Note to self: Begin offering tech tips and opinions about the day's events and news stories on the blog daily to increase popularity of my blog.....or just be a bitch like Perez Hilton.

Friday, October 9, 2009

Numero Uno

I tried to come up with a more original title for this posting, but alas, I cannot. How much more do you need to say?? I did it. Finally. People have been telling me for a while that I need to start a blog...soooo

HERE I AM WORLD!!!

*crickets chirping*

Yeeeaahh...that's what I was afraid of.

And you know, I don't even know what to write. I mean, yeah, random shit happens to me and yeah, most of it is funny....but what if no one gives a shit? Or even worse?!!? What if people DO start reading it and then they are constantly like, "Hey when are you going to update your blog? I bet your next posting is going to be hilarious". And then I'll be like, "Ohmygod...now there's all this pressure to be funny. What if nothing funny happens to me today and then I won't have anything to write about and then everyone will be totally disappointed in me and won't want to be my friend?"
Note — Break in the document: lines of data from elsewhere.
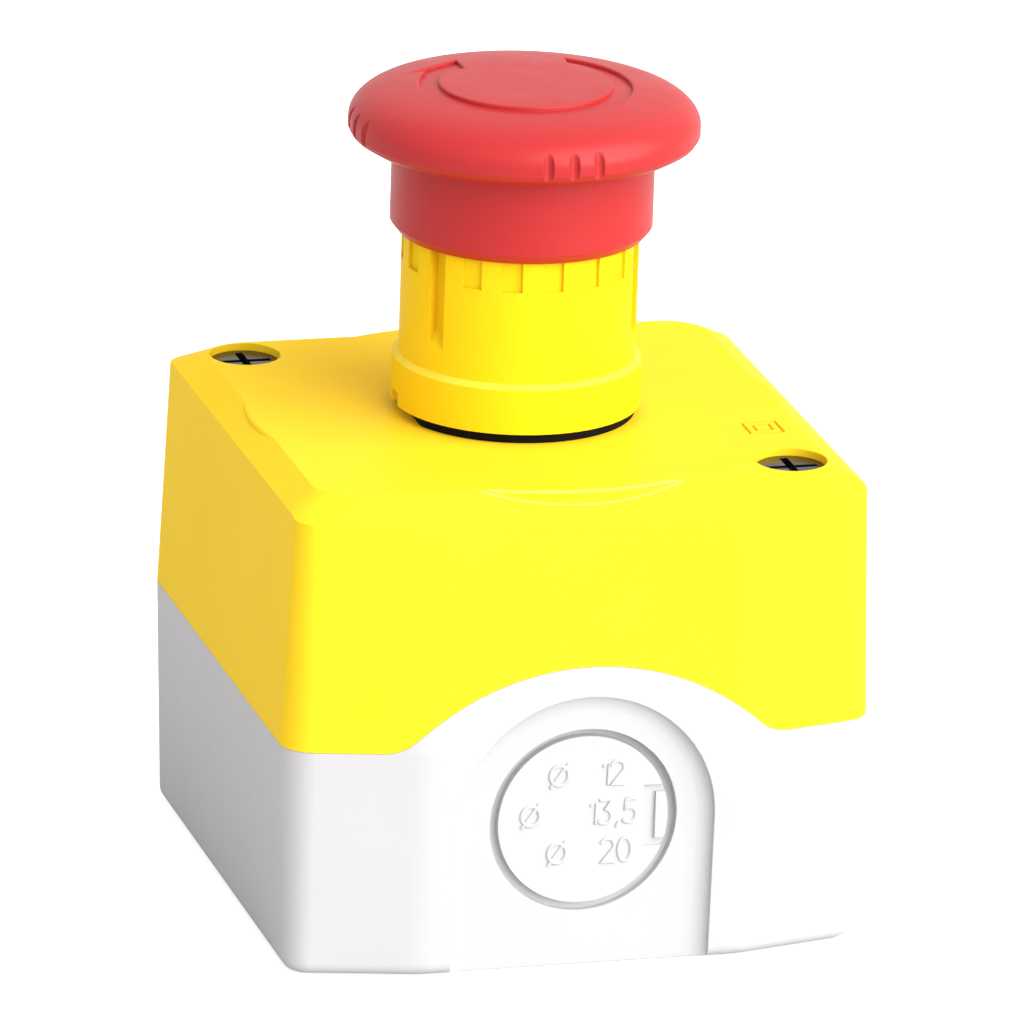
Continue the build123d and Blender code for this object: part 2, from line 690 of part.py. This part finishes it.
with BuildPart() as clamp_screw:
    with BuildSketch(Plane.XY.offset(BARREL_BOTTOM - 2.4)):
        with Locations((0, CLAMP_Y)):
            Circle(3.4)
    extrude(amount=2.4)
    with BuildSketch(Plane.XY.offset(BARREL_BOTTOM)):
        with Locations((0, CLAMP_Y)):
            Circle(1.9)
    extrude(amount=LID_TOP_Z - ROOF - 0.05 - BARREL_BOTTOM)
    with BuildSketch(Plane.XY.offset(BARREL_BOTTOM - 2.4)):
        with Locations((0, CLAMP_Y)):
            Rectangle(5.0, 0.8)
            Rectangle(0.8, 5.0)
    extrude(amount=1.2, mode=Mode.SUBTRACT)
save(clamp_screw, "clamp_screw")

# ================================================================ two contact blocks, mirror images
PLUNGER_TOP = PLATE_BOTTOM - 0.05
BRIDGE_TOP = CONTACT_Z - 0.65
STRIP_BOTTOM = CONTACT_Z + 0.6
STRIP_H = 0.8
SPRING_FLOOR = BLOCK_BOTTOM + 2.0
CHAMBER_TOP = BLOCK_TOP - 1.6

for name, side in (("left", -1), ("right", 1)):
    middle = side * BLOCK_X
    upright = Plane(origin=(side * (BLOCK_X - BLOCK_HALF_W), 0, 0), x_dir=(0, side, 0), z_dir=(side, 0, 0))
    chamber_depth = 2 * (BLOCK_HALF_W - BLOCK_WALL)

    with BuildPart() as housing:
        with BuildSketch(upright):
            with Locations((0, (BLOCK_BOTTOM + BLOCK_TOP) / 2)):
                Rectangle(2 * BLOCK_HALF_D, BLOCK_TOP - BLOCK_BOTTOM)
            for end in (-1, 1):
                with Locations((end * (BLOCK_HALF_D - 2.2), (BLOCK_BOTTOM + BARREL_BOTTOM) / 2)):
                    Rectangle(4.4, BARREL_BOTTOM - BLOCK_BOTTOM - 0.1)
        extrude(amount=2 * BLOCK_HALF_W - BLOCK_WALL)
        with BuildSketch(upright.offset(BLOCK_WALL)):
            with Locations((0, (SPRING_FLOOR + CHAMBER_TOP) / 2)):
                Rectangle(21, CHAMBER_TOP - SPRING_FLOOR)
            for end in (-1, 1):
                with Locations((end * TERMINAL_Y, (BLOCK_BOTTOM + 31) / 2)):
                    Rectangle(5.4, 31 - BLOCK_BOTTOM)
                with Locations((end * 11, (STRIP_BOTTOM + STRIP_H / 2))):
                    Rectangle(3, STRIP_H + 0.1)
        extrude(amount=chamber_depth, mode=Mode.SUBTRACT)
        with BuildSketch(Plane.XY.offset(BLOCK_TOP)):
            with Locations((middle, 0)):
                Rectangle(5.0 + 2 * RUN_GAP, 4.4 + 2 * RUN_GAP)
        extrude(amount=-2.0, mode=Mode.SUBTRACT)
    save(housing, f"{name}_block_housing")

    with BuildPart() as cover:
        with BuildSketch(upright.offset(2 * BLOCK_HALF_W - BLOCK_WALL)):
            with Locations((0, (BLOCK_BOTTOM + BLOCK_TOP) / 2)):
                RectangleRounded(2 * BLOCK_HALF_D, BLOCK_TOP - BLOCK_BOTTOM, 1.0)
        extrude(amount=BLOCK_WALL)
    save(cover, f"{name}_block_cover")

    with BuildPart() as plunger:
        with BuildSketch(Plane.XY.offset(BRIDGE_TOP)):
            with Locations((middle, 0)):
                Rectangle(5.0, 4.4)
        extrude(amount=PLUNGER_TOP - BRIDGE_TOP)
        with BuildSketch(Plane.XY.offset(CHAMBER_TOP - 1.3)):
            with Locations((middle, 0)):
                Rectangle(7.4, 6.8)
        extrude(amount=1.2)
        chamfer(plunger.faces().sort_by(Axis.Z)[-1].edges(), 0.5)
    save(plunger, f"{name}_plunger")

    with BuildPart() as bridge:
        with BuildSketch(Plane.XY.offset(BRIDGE_TOP - 0.8)):
            with Locations((middle, 0)):
                RectangleRounded(4.0, 2 * CONTACT_Y + 3.6, 1.2)
        extrude(amount=0.8)
        with BuildSketch(Plane.XY.offset(BRIDGE_TOP)):
            with Locations((middle, -CONTACT_Y), (middle, CONTACT_Y)):
                Circle(1.3)
        extrude(amount=CONTACT_Z - 0.05 - BRIDGE_TOP)
    save(bridge, f"{name}_bridge_contact")

    with BuildPart() as fixed_contacts:
        for end in (-1, 1):
            with BuildSketch(Plane.XY.offset(STRIP_BOTTOM)):
                with Locations((middle, end * (3.3 + 16.4) / 2)):
                    Rectangle(4.4, 16.4 - 3.3)
                with Locations((middle, end * TERMINAL_Y)):
                    Circle(1.5, mode=Mode.SUBTRACT)
            extrude(amount=STRIP_H)
            with BuildSketch(Plane.XY.offset(CONTACT_Z)):
                with Locations((middle, end * CONTACT_Y)):
                    Circle(1.3)
            extrude(amount=STRIP_BOTTOM - CONTACT_Z)
    save(fixed_contacts, f"{name}_fixed_contacts")

    with BuildPart() as terminal_clamps:
        with BuildSketch(Plane.XY.offset(25.0)):
            with Locations((middle, -TERMINAL_Y), (middle, TERMINAL_Y)):
                Rectangle(5.0, 4.8)
                Circle(1.5, mode=Mode.SUBTRACT)
        extrude(amount=1.2)
    save(terminal_clamps, f"{name}_terminal_clamps")

    with BuildPart() as terminal_screws:
        for end in (-1, 1):
            with BuildSketch(Plane.XY.offset(22.6)):
                with Locations((middle, end * TERMINAL_Y)):
                    Circle(2.4)
            extrude(amount=2.4)
            with BuildSketch(Plane.XY.offset(25.0)):
                with Locations((middle, end * TERMINAL_Y)):
                    Circle(1.45)
            extrude(amount=5.2)
            with BuildSketch(Plane.XY.offset(22.6)):
                with Locations((middle, end * TERMINAL_Y)):
                    Rectangle(3.6, 0.7)
                    Rectangle(0.7, 3.6)
            extrude(amount=1.1, mode=Mode.SUBTRACT)
    save(terminal_screws, f"{name}_terminal_screws")

    with BuildPart() as contact_spring:
        wire_r = 0.3
        with BuildLine() as coil:
            start_z = SPRING_FLOOR + wire_r + 0.03
            length = BRIDGE_TOP - 0.8 - wire_r - 0.03 - start_z
            Helix(pitch=length / 6, height=length, radius=1.6, center=(middle, 0, start_z))
        with BuildSketch(Plane(origin=coil.line @ 0, z_dir=coil.line % 0)):
            Circle(wire_r)
        sweep(is_frenet=True)
    save(contact_spring, f"{name}_contact_spring")
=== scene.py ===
"""Looks of the emergency stop station: materials, springs, raised size marks, studio and camera.

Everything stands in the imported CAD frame: metres, +Z out along the button's axis, front at -Y.
"""

import json
import math

import bpy
from mathutils import Matrix, Vector


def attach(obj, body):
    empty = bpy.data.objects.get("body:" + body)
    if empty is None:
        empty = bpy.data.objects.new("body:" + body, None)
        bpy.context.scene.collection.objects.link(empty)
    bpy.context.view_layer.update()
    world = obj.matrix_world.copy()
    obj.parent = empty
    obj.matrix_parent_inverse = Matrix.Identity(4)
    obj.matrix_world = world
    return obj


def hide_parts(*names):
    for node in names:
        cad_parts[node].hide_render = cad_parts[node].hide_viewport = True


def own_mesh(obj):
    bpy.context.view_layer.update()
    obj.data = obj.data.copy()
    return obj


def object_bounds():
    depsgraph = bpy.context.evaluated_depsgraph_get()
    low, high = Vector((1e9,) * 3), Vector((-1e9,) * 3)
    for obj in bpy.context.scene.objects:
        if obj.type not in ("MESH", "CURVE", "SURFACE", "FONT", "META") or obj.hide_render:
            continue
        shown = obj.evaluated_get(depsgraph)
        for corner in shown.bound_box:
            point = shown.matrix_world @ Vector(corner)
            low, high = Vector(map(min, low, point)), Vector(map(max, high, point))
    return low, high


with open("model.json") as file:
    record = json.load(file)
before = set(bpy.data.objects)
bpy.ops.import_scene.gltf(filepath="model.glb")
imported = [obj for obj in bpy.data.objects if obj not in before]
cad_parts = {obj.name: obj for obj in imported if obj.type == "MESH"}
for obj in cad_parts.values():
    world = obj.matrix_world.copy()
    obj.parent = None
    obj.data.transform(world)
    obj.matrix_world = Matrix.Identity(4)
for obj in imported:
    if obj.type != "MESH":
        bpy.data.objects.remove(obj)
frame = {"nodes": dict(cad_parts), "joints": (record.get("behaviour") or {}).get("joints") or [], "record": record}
cad_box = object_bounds()

MM = 0.001
UP = Vector((0, 0, 1))
record = frame["record"]
nodes = frame["nodes"]
mounts = {mount["name"]: mount for mount in record["mounts"]}
slot_of = {part["node"]: part["material_slot"] for part in record["subparts"]}


# ------------------------------------------------------------ materials
NOISE_LOW, NOISE_HIGH = 0.3, 0.7  # nearly all of a noise's values lie between these
BEVEL_SAMPLES = 4


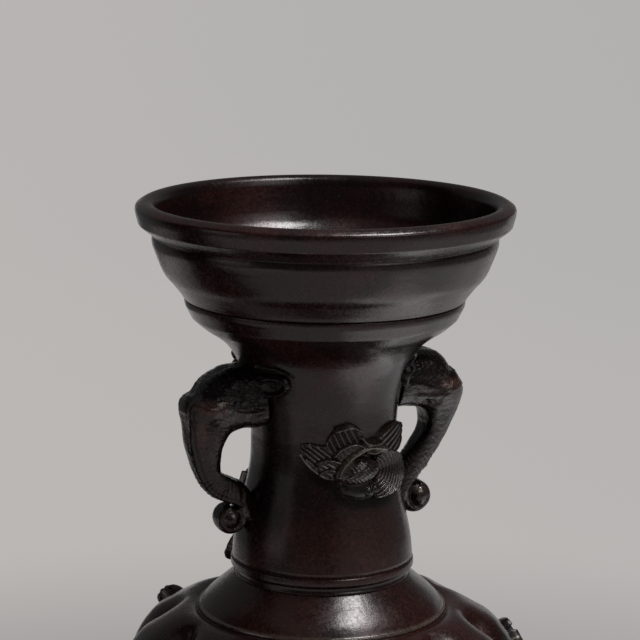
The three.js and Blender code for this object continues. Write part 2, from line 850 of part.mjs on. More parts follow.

Breathe, breathe......in with the good, out with the bad.....breathe.....

Oh shit....what if my MOM finds it and starts reading it?!? And then she'll be all, "I knew you were smoking again! And then I read it on your plog." And I'll be all, "Mom, it's a blog...with a B...blog." And she'll be like, "Whatever...you just need to quit smoking. And are you drinking too much? You know, that's not an appropriate way to deal with stress." And I'll be all, "CLICK".

Whatev.

You know, I have often sat down and taken a good hard look at myself and said, "Self, do you think we drink too much?" and my self says, "Well, isn't there some sort of check-list we can use to help us figure it out?". "Sure," I say, "here hold my beer and I'll google it."

.......click, click.....type, type, type....click, click....click, click.....click, click....click.

"Oh shit."


Note to self: Never be completely honest on the about.com surveys.